Winters on Paraschas (2013)

Paraschas, Sotirios. The Realist Author and Sympathetic Imagination. Oxford: Legenda, 2013. Pp. 236. ISBN: 978-1-907975-70-7

Threatened by the suggestion that Realism was nothing more than an imitation of life, and squeezed financially by copyright laws, Realist authors strived to present their works as original and unique products. In The Realist Author and Sympathetic Imagination, Sotirios Paraschas explores the strategy of the authorial double, particularly as conceived by Honoré de Balzac and George Eliot. The double, usually an artistic character other than a writer, was engaged to mirror the author’s work by accessing the thoughts of other characters and manipulating their actions. While these doubles, such as Latimer in The Lifted Veil, have significant “sympathetic imagination” when it comes to their fellow characters, they tend to be detached from the reader and often create distance because of their professed repugnance for their peers. This irony ultimately results in novels that become allegories of their own creation as they reaffirm the author’s role as indispensable to the work. Having set up this theory, Paraschas, with an eye to the history of copyright and its effects on authorship and the literary marketplace, goes on to show how Balzac, Eliot, and Charles Baudelaire enact such doublings. 
    
Focusing on Balzac’s Le Père Goriot and Eliot’s The Lifted Veil in the first half of the monograph, Paraschas brings up for scrutiny the essential nature of emotional involvement. While Balzac’s and Eliot’s narrators do seem to desire the reader’s sympathy, they fear that the truth of their stories is not enough to gain it. Paraschas shows how Goriot, Vautrin, and Latimer simultaneously elicit and undermine the reader’s sympathy, primarily due to their relationships with other characters, whether that be their indifference, as with Goriot, or the narrator’s own disgust for others, as with Latimer. Additionally, though both novels have characters who can read the minds of others, they are not emotionally linked to their subjects. Vautrin can peer into the souls of his companions, but this ability is due to his lack of emotional involvement, while Goriot, who is more sympathetic to the reader, is blinded by his extreme emotional attachment to his daughters. It is precisely the lack of emotional attachment that confers intuitive powers upon Protean characters such as Vautrin. At the same time, authors also read minds, becoming, through their work, the multitude of characters they present, thus calling into question the status of their characters: observers or creations?  Ultimately, these doubles and their presentation showcase the novel as a work of art.

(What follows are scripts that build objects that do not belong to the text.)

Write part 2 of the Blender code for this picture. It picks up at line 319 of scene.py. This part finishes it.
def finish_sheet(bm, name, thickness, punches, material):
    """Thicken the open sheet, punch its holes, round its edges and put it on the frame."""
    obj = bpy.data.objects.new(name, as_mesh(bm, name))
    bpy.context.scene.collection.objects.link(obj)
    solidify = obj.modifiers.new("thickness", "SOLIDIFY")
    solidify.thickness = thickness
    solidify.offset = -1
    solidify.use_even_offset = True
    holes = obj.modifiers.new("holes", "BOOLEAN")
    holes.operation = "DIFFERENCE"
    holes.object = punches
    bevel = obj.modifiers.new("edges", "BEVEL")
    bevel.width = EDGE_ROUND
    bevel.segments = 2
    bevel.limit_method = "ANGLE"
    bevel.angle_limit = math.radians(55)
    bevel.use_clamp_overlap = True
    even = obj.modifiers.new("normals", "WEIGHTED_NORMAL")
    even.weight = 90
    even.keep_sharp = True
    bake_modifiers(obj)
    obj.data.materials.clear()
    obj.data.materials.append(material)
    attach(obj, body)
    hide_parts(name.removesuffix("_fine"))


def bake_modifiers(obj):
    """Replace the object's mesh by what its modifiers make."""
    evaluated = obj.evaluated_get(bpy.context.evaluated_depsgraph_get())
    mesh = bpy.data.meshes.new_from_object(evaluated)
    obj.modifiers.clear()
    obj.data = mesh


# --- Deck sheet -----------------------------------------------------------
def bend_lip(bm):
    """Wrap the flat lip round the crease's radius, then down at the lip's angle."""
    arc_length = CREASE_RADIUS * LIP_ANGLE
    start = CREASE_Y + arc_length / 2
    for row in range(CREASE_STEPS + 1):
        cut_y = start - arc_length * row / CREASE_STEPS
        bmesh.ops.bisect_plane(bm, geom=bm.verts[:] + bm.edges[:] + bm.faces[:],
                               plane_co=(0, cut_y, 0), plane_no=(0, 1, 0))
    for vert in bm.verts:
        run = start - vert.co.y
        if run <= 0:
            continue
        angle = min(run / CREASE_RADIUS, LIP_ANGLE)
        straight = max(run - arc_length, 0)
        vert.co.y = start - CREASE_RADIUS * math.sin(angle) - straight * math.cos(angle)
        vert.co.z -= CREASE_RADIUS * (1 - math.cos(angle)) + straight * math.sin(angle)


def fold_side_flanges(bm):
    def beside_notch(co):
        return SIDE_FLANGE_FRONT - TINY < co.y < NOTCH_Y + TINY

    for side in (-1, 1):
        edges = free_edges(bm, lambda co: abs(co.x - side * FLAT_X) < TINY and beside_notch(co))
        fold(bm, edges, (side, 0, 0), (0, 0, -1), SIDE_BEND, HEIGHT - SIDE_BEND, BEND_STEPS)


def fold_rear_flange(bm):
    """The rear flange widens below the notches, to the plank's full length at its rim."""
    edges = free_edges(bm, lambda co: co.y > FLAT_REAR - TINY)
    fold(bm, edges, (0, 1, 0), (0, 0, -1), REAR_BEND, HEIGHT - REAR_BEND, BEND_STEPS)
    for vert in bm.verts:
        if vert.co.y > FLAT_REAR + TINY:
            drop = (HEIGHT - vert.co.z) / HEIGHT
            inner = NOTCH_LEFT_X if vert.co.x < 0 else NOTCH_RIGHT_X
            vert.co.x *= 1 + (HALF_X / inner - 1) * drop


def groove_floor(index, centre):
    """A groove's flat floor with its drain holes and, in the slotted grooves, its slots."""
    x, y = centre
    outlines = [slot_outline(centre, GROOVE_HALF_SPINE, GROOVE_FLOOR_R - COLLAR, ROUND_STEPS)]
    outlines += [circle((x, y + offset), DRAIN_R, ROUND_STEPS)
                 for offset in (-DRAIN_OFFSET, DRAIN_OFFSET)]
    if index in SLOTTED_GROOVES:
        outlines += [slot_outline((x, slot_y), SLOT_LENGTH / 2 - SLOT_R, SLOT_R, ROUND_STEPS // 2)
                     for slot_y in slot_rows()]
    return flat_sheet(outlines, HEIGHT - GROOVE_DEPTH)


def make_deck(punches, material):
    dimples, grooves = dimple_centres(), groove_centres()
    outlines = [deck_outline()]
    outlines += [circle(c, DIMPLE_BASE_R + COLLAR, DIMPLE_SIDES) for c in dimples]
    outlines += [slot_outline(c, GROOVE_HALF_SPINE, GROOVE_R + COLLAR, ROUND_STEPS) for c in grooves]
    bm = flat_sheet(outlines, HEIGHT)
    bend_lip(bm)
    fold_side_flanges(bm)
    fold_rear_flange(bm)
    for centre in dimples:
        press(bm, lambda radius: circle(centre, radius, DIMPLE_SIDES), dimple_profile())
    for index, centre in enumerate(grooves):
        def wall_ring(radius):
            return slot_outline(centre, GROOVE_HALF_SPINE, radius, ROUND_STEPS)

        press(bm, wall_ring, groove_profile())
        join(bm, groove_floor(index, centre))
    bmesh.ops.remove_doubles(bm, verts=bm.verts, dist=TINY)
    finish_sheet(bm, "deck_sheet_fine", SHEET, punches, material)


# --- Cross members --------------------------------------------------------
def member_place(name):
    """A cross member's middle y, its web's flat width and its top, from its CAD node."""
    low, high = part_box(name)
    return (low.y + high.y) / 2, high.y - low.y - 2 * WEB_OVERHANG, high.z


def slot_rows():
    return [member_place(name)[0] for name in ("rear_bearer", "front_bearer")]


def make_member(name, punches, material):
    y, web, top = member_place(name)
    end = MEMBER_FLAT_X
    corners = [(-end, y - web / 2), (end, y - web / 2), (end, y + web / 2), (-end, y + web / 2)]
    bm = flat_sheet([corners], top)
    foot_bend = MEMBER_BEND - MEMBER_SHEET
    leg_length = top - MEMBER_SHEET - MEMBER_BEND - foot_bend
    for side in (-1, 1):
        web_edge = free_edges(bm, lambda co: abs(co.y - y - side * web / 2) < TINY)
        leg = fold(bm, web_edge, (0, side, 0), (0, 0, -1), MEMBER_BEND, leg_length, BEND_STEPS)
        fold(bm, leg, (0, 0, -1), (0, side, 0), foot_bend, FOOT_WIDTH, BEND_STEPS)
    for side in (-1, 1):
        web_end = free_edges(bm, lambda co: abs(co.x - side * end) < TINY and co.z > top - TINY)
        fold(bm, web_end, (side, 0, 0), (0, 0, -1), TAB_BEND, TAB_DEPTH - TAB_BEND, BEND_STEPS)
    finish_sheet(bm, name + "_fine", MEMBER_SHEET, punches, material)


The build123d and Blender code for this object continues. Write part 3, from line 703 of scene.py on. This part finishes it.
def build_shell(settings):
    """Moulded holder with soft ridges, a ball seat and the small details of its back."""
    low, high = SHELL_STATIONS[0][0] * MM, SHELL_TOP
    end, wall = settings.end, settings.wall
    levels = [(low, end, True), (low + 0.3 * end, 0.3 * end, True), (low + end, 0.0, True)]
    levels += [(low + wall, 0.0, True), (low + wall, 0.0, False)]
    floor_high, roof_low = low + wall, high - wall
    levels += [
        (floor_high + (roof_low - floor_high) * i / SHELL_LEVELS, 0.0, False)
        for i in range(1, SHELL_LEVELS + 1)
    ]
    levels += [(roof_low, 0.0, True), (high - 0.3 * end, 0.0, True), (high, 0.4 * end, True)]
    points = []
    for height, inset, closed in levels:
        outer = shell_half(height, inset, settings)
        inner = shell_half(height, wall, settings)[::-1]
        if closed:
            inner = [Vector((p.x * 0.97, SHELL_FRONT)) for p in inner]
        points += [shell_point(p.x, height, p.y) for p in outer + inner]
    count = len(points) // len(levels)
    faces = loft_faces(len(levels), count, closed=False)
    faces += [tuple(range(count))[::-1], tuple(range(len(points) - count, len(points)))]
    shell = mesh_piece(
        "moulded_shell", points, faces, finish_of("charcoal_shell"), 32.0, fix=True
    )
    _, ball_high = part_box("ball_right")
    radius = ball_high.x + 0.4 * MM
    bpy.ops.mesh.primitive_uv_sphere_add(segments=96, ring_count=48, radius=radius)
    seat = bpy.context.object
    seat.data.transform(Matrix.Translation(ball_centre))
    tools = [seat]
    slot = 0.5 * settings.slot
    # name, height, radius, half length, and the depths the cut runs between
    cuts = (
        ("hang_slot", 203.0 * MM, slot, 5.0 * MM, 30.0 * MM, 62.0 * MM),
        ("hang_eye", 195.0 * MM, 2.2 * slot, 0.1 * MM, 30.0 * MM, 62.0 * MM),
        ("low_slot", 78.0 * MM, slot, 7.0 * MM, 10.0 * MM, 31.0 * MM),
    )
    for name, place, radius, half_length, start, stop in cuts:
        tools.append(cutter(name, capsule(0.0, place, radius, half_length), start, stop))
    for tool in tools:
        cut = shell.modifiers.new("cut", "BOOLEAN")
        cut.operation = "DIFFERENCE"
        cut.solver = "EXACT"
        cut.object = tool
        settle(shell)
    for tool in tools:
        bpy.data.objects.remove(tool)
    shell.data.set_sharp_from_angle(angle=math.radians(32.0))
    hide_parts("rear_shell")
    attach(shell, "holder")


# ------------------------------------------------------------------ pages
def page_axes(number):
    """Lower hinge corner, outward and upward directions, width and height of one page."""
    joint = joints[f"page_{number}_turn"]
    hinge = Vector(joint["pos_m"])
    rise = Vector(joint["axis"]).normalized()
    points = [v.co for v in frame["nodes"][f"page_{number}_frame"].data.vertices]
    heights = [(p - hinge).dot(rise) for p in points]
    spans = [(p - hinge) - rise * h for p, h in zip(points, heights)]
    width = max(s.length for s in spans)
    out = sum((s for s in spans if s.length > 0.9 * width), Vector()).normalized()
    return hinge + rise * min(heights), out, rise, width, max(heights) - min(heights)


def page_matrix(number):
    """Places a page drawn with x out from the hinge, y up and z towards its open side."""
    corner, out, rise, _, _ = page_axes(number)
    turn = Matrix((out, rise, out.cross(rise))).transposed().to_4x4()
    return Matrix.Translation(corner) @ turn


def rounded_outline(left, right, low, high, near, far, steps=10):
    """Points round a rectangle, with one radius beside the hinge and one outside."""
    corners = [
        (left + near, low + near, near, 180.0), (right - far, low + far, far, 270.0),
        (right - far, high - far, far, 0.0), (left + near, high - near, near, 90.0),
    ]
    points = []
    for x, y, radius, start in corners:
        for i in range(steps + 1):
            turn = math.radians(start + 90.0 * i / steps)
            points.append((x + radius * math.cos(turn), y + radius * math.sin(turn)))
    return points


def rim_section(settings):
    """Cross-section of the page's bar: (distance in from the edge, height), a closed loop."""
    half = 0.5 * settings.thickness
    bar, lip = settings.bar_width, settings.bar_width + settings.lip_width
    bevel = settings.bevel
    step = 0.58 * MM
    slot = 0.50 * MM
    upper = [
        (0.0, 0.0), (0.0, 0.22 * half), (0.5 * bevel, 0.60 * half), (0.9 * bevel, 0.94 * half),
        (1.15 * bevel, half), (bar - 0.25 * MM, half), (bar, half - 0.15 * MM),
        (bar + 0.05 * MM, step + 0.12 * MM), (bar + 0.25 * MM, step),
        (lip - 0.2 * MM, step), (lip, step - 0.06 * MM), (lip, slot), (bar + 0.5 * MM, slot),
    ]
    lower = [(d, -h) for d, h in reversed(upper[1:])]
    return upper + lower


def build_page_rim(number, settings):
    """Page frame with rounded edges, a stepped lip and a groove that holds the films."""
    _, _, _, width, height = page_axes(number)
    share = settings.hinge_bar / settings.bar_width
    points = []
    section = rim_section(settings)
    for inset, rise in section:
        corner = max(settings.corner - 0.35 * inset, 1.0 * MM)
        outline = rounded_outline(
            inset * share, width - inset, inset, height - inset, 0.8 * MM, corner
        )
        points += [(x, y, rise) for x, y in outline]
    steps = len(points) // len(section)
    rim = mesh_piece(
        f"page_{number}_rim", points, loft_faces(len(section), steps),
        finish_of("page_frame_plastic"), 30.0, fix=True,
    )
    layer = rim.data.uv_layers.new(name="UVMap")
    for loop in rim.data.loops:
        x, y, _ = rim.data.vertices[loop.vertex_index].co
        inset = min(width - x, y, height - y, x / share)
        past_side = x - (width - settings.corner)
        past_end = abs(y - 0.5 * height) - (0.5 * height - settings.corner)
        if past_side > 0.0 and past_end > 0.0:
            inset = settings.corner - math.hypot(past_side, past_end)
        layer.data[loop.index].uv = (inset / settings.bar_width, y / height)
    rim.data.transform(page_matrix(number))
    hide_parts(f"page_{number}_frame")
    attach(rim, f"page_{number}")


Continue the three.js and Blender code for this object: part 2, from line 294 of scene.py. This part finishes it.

Paraschas sees the authorial double as innately connected to writers’ financial situation; as copyright laws came into being at the end of the nineteenth century the authorial double began to decline because the legal recognition of the artists’ work as an original creation of the mind and worth protecting changed the cultural attitudes surrounding Realism. Yet the relationship between author, work, and finances varied within the field. While Balzac often portrayed himself as the orchestrator of his novels, artistically, economically, and legally, Baudelaire compared himself to a prostitute. Baudelaire’s Le Spleen de Paris, while not a Realist text, engages in discussion of the author’s role in the commodification of literature. Although he connects the artistic work to the author as if it were one of his limbs, Baudelaire does not stand behind the inalienability of the work. He thus makes the creation of poetry impossible from a market standpoint. Balzac and Eliot were much more hopeful about the situation, though Eliot suffered from a very real fear that her work would not be interpreted as a work of art because of its verisimilitude. After the Liggins Affair, in which a man named Liggins took credit for two of Eliot’s novels, she was concerned with identifying her artistic endeavors as her own unique work. The relationship between Deronda and Mordecai in Daniel Deronda, which Paraschas refers to as “the transmigration of souls” (146), exemplifies such concerns. Ultimately, though both Eliot and Balzac sought to create fiction that was true to life, they were also aware of their tenuous place in the marketplace and reasserted their role as author through the creation of authorial doubles. 
    
Paraschas’s monograph offers insight into the techniques used by Realist authors to counter criticism that they were merely copying from life. Overambitious at times, the argument occasionally strays from Eliot and Balzac to illustrate secondary points, such as Baudelaire’s relation to the marketplace or Gide’s techniques in Les Faux Monnayeurs, and to move past the double to a novel-within-a-novel. Such a profusion of examples, while revealing the author’s erudition, occasionally dilutes the main argument. Nonetheless, the wealth of information ultimately allows the reader to appreciate the extensive research behind this critical analysis, and makes the volume extremely useful for understanding the attitude of early nineteenth-century Realists and their attempts to present verisimilitude as art.